→ **Problem**
Quote the entries below from the line with "for level, make, heights" through the line with "imported = [obj", both ends included, and only those lines.

→ **Input**
-*-
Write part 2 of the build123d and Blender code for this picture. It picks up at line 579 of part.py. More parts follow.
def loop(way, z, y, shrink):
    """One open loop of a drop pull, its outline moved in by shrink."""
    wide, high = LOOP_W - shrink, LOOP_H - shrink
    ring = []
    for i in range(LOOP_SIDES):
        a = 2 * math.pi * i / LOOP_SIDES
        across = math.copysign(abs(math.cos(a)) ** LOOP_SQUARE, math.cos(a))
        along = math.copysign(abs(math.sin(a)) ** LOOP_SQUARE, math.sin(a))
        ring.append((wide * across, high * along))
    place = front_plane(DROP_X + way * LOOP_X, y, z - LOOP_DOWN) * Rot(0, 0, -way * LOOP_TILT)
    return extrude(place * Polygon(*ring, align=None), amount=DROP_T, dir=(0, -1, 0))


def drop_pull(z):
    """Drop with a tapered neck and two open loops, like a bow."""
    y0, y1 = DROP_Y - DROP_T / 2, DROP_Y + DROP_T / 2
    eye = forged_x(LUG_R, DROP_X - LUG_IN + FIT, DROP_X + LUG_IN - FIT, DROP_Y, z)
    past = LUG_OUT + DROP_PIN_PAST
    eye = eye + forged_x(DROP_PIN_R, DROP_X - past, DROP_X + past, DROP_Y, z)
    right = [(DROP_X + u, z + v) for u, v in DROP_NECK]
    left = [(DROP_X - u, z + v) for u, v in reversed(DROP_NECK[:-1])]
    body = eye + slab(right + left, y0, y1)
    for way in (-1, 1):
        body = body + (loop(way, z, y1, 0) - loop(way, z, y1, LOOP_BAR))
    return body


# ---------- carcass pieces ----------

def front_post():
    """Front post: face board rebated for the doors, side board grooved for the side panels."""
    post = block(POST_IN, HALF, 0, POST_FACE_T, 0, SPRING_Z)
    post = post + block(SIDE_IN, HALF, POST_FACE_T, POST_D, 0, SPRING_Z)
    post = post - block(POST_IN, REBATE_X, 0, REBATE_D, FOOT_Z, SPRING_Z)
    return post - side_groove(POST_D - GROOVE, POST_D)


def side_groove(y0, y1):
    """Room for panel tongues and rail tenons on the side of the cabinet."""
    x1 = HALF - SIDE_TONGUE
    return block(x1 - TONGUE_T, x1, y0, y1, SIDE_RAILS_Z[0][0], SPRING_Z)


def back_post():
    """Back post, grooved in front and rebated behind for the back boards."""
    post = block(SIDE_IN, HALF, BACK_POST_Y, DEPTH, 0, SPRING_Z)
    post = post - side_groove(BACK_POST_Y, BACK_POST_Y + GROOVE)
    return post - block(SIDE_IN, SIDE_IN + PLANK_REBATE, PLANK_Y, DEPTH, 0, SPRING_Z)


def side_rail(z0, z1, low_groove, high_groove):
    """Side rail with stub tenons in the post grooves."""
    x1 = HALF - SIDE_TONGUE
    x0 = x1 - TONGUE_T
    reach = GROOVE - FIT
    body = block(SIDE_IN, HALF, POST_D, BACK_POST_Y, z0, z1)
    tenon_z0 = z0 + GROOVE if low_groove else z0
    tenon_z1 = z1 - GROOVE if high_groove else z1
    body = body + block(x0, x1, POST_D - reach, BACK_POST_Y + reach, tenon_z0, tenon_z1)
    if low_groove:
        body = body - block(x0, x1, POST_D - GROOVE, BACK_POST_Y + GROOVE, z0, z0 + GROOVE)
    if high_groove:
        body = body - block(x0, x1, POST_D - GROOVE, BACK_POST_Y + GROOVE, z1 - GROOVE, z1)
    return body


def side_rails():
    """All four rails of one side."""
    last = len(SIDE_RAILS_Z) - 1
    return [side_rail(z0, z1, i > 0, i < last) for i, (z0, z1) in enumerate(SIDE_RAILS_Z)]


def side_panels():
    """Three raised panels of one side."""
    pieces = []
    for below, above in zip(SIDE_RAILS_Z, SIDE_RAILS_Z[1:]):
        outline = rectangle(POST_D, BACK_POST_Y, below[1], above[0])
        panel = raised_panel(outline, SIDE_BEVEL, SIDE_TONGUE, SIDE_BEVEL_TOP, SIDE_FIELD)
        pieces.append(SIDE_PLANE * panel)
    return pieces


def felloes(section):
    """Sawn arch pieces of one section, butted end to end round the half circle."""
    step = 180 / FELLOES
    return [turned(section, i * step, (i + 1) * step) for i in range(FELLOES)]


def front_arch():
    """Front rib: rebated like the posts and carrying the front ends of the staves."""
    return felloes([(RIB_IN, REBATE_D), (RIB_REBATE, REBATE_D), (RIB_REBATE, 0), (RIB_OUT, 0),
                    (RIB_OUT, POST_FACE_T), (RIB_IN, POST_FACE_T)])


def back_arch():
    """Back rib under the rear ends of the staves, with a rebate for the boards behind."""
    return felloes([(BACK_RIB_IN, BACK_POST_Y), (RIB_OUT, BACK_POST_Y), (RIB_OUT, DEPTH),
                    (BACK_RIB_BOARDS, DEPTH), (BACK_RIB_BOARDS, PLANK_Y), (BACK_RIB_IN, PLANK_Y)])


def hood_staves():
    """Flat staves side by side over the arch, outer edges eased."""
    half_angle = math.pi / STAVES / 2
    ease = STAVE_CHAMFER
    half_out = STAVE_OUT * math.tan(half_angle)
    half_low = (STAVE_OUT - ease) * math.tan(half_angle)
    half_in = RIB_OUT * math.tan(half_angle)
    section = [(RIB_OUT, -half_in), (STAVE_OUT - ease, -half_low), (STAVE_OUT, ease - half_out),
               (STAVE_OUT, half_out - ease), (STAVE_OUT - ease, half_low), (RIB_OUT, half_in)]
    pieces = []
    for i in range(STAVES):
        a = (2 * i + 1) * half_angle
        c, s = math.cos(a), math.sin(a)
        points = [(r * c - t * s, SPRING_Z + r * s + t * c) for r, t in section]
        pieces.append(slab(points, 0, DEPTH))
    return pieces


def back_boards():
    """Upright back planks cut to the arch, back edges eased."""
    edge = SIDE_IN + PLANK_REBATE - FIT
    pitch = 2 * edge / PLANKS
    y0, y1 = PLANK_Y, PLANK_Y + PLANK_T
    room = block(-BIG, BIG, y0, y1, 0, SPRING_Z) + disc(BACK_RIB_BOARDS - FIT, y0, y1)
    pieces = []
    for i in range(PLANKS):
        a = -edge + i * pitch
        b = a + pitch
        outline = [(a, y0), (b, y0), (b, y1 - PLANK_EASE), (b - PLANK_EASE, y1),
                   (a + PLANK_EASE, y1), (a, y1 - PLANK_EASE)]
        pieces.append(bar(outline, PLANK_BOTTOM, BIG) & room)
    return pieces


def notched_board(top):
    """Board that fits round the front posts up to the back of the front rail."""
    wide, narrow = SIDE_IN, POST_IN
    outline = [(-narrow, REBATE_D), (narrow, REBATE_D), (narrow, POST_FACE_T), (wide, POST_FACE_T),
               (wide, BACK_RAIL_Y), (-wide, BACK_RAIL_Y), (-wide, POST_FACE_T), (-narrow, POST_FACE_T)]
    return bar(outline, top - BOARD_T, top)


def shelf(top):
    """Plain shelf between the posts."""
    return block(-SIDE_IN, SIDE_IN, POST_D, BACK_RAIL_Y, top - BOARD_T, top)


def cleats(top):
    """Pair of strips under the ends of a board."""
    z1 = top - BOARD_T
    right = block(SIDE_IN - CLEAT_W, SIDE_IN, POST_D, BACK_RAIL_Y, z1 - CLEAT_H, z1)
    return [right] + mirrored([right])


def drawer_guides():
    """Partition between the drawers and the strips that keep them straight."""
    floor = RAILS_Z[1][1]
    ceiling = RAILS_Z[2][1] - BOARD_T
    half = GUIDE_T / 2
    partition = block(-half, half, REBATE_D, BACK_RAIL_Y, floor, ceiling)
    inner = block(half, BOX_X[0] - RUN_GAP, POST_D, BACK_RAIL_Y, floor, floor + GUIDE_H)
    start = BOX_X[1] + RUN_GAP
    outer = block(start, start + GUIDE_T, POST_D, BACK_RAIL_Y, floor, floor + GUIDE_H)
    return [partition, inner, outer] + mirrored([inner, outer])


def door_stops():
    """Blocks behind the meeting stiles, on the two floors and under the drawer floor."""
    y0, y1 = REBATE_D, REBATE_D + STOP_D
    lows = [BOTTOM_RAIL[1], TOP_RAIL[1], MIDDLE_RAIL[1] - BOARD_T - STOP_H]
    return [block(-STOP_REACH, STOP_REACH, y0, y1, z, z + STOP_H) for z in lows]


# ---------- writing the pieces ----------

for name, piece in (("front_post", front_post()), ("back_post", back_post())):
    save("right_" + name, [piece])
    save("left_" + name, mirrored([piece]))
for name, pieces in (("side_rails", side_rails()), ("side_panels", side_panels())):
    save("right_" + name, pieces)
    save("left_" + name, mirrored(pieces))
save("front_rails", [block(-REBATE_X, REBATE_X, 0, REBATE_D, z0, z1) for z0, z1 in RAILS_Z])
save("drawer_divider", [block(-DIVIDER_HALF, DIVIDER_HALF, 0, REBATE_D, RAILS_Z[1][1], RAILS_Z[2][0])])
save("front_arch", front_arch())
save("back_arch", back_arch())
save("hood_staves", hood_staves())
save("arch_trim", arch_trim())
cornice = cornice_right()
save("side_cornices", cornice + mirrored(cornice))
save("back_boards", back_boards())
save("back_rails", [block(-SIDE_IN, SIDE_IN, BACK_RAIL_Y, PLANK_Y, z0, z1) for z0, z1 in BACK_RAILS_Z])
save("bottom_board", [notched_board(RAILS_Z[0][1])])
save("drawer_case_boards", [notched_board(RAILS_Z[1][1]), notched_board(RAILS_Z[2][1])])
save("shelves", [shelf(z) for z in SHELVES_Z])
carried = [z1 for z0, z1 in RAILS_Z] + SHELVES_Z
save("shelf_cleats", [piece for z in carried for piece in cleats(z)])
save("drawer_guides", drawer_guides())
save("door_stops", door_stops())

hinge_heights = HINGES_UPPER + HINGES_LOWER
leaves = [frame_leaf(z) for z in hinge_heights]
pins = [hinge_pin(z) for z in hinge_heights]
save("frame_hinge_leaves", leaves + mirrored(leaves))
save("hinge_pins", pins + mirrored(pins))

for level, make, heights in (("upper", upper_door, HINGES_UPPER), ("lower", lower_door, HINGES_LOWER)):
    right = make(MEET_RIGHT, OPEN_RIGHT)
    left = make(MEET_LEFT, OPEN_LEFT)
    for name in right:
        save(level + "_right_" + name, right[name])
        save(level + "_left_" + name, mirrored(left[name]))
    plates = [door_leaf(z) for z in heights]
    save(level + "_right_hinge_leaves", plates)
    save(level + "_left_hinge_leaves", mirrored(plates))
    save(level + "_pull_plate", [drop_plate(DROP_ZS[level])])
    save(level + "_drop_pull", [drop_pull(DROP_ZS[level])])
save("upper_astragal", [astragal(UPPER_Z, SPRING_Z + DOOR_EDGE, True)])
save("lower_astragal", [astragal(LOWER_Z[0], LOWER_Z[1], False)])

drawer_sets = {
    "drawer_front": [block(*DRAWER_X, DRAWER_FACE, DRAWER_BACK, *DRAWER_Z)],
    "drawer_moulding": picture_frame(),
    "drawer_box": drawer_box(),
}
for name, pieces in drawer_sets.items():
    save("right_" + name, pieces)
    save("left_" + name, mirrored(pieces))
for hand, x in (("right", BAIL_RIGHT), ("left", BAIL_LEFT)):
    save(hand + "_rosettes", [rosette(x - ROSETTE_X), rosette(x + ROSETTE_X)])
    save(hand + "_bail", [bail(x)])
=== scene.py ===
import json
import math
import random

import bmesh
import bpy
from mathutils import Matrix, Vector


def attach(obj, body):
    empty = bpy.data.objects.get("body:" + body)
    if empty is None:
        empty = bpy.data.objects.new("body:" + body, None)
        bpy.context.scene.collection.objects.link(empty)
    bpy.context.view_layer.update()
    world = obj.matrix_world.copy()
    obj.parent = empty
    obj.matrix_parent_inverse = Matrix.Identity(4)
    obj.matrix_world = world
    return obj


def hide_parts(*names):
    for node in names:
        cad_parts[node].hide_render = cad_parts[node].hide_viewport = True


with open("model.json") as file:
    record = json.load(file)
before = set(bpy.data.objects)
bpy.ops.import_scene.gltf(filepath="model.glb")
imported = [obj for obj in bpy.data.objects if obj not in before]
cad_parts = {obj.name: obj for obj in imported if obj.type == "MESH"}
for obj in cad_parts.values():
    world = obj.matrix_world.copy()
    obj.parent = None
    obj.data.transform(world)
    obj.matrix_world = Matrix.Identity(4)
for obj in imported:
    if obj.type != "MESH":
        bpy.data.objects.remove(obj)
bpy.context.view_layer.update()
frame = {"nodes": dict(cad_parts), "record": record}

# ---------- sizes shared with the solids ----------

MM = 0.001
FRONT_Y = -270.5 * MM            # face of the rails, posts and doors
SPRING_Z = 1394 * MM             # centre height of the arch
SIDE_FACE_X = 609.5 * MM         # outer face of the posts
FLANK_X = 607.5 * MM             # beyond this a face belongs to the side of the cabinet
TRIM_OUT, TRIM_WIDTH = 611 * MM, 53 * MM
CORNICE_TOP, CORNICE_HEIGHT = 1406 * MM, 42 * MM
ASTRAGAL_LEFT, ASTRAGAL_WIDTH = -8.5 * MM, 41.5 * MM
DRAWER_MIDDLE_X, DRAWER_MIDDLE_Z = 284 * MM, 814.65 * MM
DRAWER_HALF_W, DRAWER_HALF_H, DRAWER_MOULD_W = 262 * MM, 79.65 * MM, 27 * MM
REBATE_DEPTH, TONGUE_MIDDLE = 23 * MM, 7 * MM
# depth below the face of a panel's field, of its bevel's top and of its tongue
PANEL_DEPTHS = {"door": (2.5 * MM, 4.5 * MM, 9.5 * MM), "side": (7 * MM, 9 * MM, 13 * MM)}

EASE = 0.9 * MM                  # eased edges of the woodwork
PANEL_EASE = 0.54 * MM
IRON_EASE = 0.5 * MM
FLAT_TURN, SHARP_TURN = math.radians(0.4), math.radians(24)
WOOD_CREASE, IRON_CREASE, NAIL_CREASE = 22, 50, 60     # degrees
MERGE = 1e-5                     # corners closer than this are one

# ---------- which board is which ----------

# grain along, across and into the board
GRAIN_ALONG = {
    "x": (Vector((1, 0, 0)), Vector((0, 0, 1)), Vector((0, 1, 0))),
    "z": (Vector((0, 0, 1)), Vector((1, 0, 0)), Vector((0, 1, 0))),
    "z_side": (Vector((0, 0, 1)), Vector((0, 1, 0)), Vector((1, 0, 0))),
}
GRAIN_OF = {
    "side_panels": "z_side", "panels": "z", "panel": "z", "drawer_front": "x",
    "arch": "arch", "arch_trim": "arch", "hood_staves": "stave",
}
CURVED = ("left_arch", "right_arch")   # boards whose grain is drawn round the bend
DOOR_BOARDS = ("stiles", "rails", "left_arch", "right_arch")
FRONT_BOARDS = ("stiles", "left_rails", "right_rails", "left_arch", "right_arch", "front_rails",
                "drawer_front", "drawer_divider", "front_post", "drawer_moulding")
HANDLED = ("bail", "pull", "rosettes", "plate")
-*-
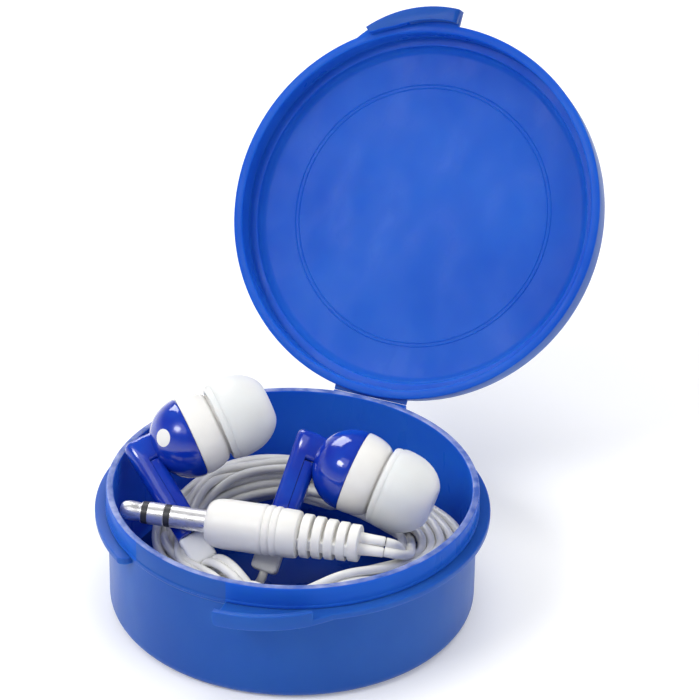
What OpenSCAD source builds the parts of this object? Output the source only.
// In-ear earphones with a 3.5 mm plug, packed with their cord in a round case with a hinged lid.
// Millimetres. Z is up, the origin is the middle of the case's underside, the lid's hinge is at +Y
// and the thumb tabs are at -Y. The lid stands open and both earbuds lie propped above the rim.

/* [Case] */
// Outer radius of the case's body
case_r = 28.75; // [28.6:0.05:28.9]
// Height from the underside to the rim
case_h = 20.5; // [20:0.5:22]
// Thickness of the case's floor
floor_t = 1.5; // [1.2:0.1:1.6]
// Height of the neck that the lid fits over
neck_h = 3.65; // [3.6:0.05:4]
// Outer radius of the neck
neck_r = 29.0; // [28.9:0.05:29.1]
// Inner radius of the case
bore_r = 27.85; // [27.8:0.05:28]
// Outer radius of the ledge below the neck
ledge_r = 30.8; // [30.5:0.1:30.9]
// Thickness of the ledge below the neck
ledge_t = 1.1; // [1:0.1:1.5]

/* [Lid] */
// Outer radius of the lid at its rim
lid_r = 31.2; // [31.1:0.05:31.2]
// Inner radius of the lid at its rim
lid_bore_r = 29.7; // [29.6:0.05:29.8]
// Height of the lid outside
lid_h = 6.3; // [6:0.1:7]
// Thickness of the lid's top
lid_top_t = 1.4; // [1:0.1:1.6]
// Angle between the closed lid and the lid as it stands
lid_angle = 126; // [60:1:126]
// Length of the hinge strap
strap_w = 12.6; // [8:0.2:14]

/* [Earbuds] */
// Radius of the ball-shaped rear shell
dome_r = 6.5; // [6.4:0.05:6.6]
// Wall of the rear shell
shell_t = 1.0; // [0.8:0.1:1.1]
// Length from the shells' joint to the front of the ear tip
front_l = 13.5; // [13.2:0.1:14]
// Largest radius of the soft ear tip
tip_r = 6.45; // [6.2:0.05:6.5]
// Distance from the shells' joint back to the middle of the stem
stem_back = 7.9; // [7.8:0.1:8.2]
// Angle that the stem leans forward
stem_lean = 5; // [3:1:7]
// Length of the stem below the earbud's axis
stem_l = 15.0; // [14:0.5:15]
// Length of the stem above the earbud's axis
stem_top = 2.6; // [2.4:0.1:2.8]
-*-
→ **Solved exercise**
for level, make, heights in (("upper", upper_door, HINGES_UPPER), ("lower", lower_door, HINGES_LOWER)):
    right = make(MEET_RIGHT, OPEN_RIGHT)
    left = make(MEET_LEFT, OPEN_LEFT)
    for name in right:
        save(level + "_right_" + name, right[name])
        save(level + "_left_" + name, mirrored(left[name]))
    plates = [door_leaf(z) for z in heights]
    save(level + "_right_hinge_leaves", plates)
    save(level + "_left_hinge_leaves", mirrored(plates))
    save(level + "_pull_plate", [drop_plate(DROP_ZS[level])])
    save(level + "_drop_pull", [drop_pull(DROP_ZS[level])])
save("upper_astragal", [astragal(UPPER_Z, SPRING_Z + DOOR_EDGE, True)])
save("lower_astragal", [astragal(LOWER_Z[0], LOWER_Z[1], False)])

drawer_sets = {
    "drawer_front": [block(*DRAWER_X, DRAWER_FACE, DRAWER_BACK, *DRAWER_Z)],
    "drawer_moulding": picture_frame(),
    "drawer_box": drawer_box(),
}
for name, pieces in drawer_sets.items():
    save("right_" + name, pieces)
    save("left_" + name, mirrored(pieces))
for hand, x in (("right", BAIL_RIGHT), ("left", BAIL_LEFT)):
    save(hand + "_rosettes", [rosette(x - ROSETTE_X), rosette(x + ROSETTE_X)])
    save(hand + "_bail", [bail(x)])
=== scene.py ===
import json
import math
import random

import bmesh
import bpy
from mathutils import Matrix, Vector


def attach(obj, body):
    empty = bpy.data.objects.get("body:" + body)
    if empty is None:
        empty = bpy.data.objects.new("body:" + body, None)
        bpy.context.scene.collection.objects.link(empty)
    bpy.context.view_layer.update()
    world = obj.matrix_world.copy()
    obj.parent = empty
    obj.matrix_parent_inverse = Matrix.Identity(4)
    obj.matrix_world = world
    return obj


def hide_parts(*names):
    for node in names:
        cad_parts[node].hide_render = cad_parts[node].hide_viewport = True


with open("model.json") as file:
    record = json.load(file)
before = set(bpy.data.objects)
bpy.ops.import_scene.gltf(filepath="model.glb")
imported = [obj for obj in bpy.data.objects if obj not in before]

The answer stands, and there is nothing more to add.